Excess emissions means emissions that exceed the emissions limits 
specified in paragraph (c) of this section. The reports shall include 
the magnitude, date(s), and duration of each period of excess 
emissions, specific identification of each period of excess emissions 
that occurs during startups, shutdowns, and malfunctions of the unit, 
the nature and cause of any malfunction (if known), and the corrective 
action taken or preventative measures adopted.
    (2) Owner/operator shall submit quarterly CEMS performance reports, 
to include dates and duration of each period during which the CEMS was 
inoperative (except for zero and span adjustments and calibration 
checks), reason(s) why the CEMS was inoperative and steps taken to 
prevent recurrence, any CEMS repairs or adjustments, and results of any 
CEMS performance tests required by 40 CFR part 75 (Relative Accuracy 
Test Audits, Relative Accuracy Audits, and Cylinder Gas Audits).
    (3) When no excess emissions have occurred or the CEMS has not been 
inoperative, repaired, or adjusted during the reporting period, such 
information shall be stated in the report.

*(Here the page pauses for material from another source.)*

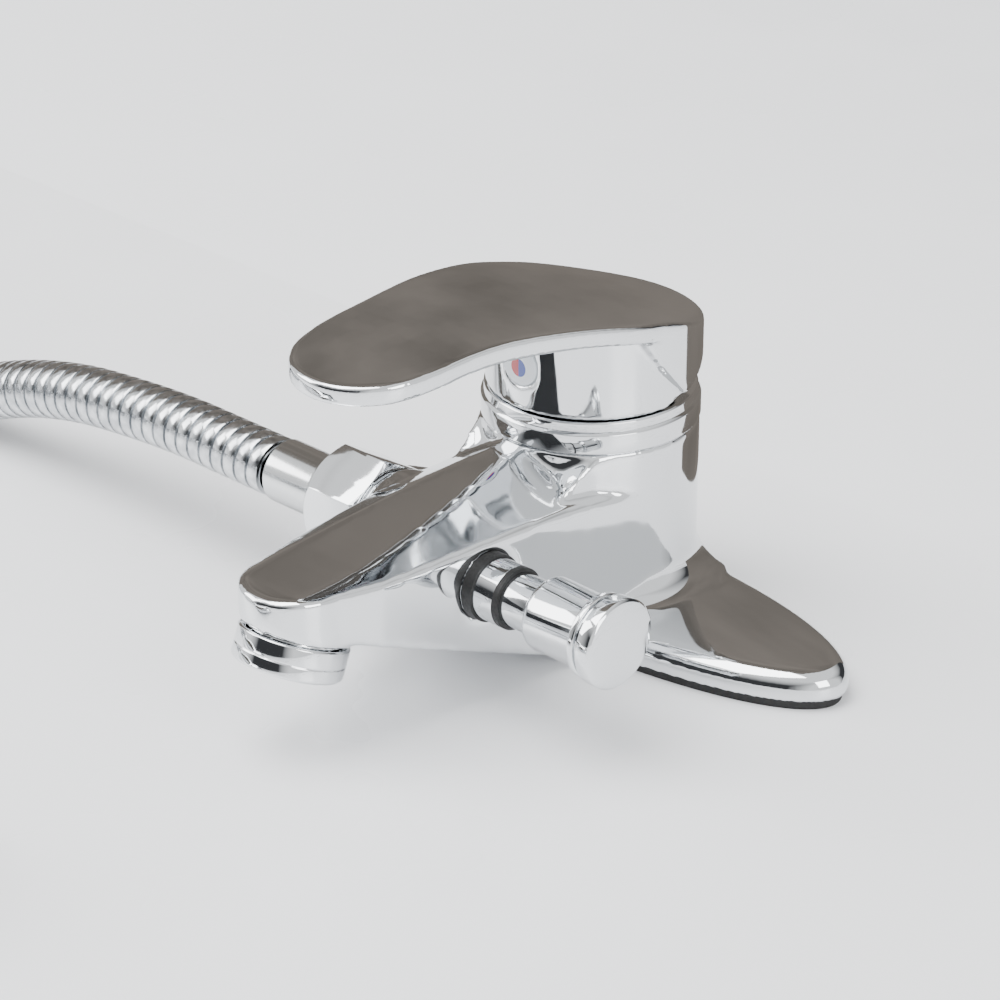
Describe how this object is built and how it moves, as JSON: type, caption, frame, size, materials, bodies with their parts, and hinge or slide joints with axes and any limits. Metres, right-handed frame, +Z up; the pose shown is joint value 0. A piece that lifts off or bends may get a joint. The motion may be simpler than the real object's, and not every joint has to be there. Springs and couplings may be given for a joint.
{
  "type": "basin mixer with hand shower",
  "caption": "Chromed single-lever deck basin mixer on a long oval base, with a pull diverter, a ribbed metal shower hose and a plain hand shower.",
  "frame": {"origin": "the column's axis in the deck plane, on the underside of the base gasket", "axes": "+Z up from the deck, +X to the right of someone at the basin, -Y along the spout"},
  "size_m": [0.4273, 0.257, 0.1362],
  "materials": {
    "chrome": "polished",
    "brass": "machined",
    "steel": "satin",
    "black_rubber": "matte",
    "ceramic": "lapped",
    "grey_plastic": "moulded",
    "marker": "gloss"
  },
  "bodies": {
    "mixer": {"body_casting": "chrome", "bonnet_ring": "chrome", "diverter_bushing": "chrome", "aerator_housing": "chrome", "hose_nut": "chrome", "hose_ferrule": "chrome", "hose_run": "chrome", "hose_coil": "chrome", "hose_tail": "chrome", "far_ferrule": "chrome", "cone_nut": "chrome", "handset_shell": "chrome", "cartridge_nut": "brass", "outlet_nipple": "brass", "hot_inlet_shank": "brass", "cold_inlet_shank": "brass", "spray_plate_screw": "steel", "hot_clamp_plate": "steel", "cold_clamp_plate": "steel", "hot_locknut": "steel", "cold_locknut": "steel", "base_gasket": "black_rubber", "port_seals": "black_rubber", "aerator_washer": "black_rubber", "mouth_seal_ring": "black_rubber", "stem_wiper_ring": "black_rubber", "hose_washer": "black_rubber", "far_washer": "black_rubber", "hot_rubber_washer": "black_rubber", "cold_rubber_washer": "black_rubber", "nozzle_mat": "black_rubber", "fixed_ceramic_disc": "ceramic", "cartridge_base": "grey_plastic", "cartridge_housing": "grey_plastic", "aerator_insert": "grey_plastic", "non_return_valve": "grey_plastic", "spray_plate": "grey_plastic"},
    "carriage": {"carriage": "grey_plastic", "pivot_pin": "steel"},
    "lever": {"handle": "chrome", "spindle": "steel", "grub_screw": "steel", "indicator_plug": "marker"},
    "disc": {"moving_ceramic_disc": "ceramic", "disc_carrier": "grey_plastic"},
    "diverter": {"diverter_stem": "chrome", "poppet_seal": "black_rubber", "poppet_screw": "brass", "diverter_knob": "chrome", "diverter_knob_cap": "chrome"}
  },
  "joints": [
    {"name": "lever_turn", "type": "hinge", "parent": "mixer", "child": "carriage", "pos_m": [0, 0, 0.05], "axis": [0, 0, 1], "range_deg": [-45, 45]},
    {"name": "lever_lift", "type": "hinge", "parent": "carriage", "child": "lever", "pos_m": [0, 0, 0.05], "axis": [-1, 0, 0], "range_deg": [0, 18]},
    {"name": "disc_slide", "type": "slide", "parent": "carriage", "child": "disc", "axis": [0, -1, 0], "range_m": [0, 0.0054]},
    {"name": "diverter_push", "type": "slide", "parent": "mixer", "child": "diverter", "axis": [-1, 0, 0], "range_m": [0, 0.0058]}
  ],
  "couplings": [
    {"joint": "disc_slide", "follows": "lever_lift", "m_per_rad": 0.016722}
  ]
}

    (h) Notifications. (1) Owner/operator shall submit notification of 
commencement of construction of any equipment which is being 
constructed to comply with the NOX emission limits in 
paragraph (c) of this section.
    (2) Owner/operator shall submit semi-annual progress reports on 
construction of any such equipment.
    (3) Owner/operator shall submit notification of initial startup of 
any such equipment.
    (i) Equipment operation. At all times, owner/operator shall 
maintain each unit, including associated air pollution control 
equipment, in a manner consistent with good air pollution control 
practices for minimizing emissions.
    (j) Credible Evidence. Nothing in this section shall preclude the 
use, including the exclusive use, of any credible evidence or 
information, relevant to whether a source would have been in compliance 
with requirements of this section if the appropriate performance or 
compliance test procedures or method had been performed.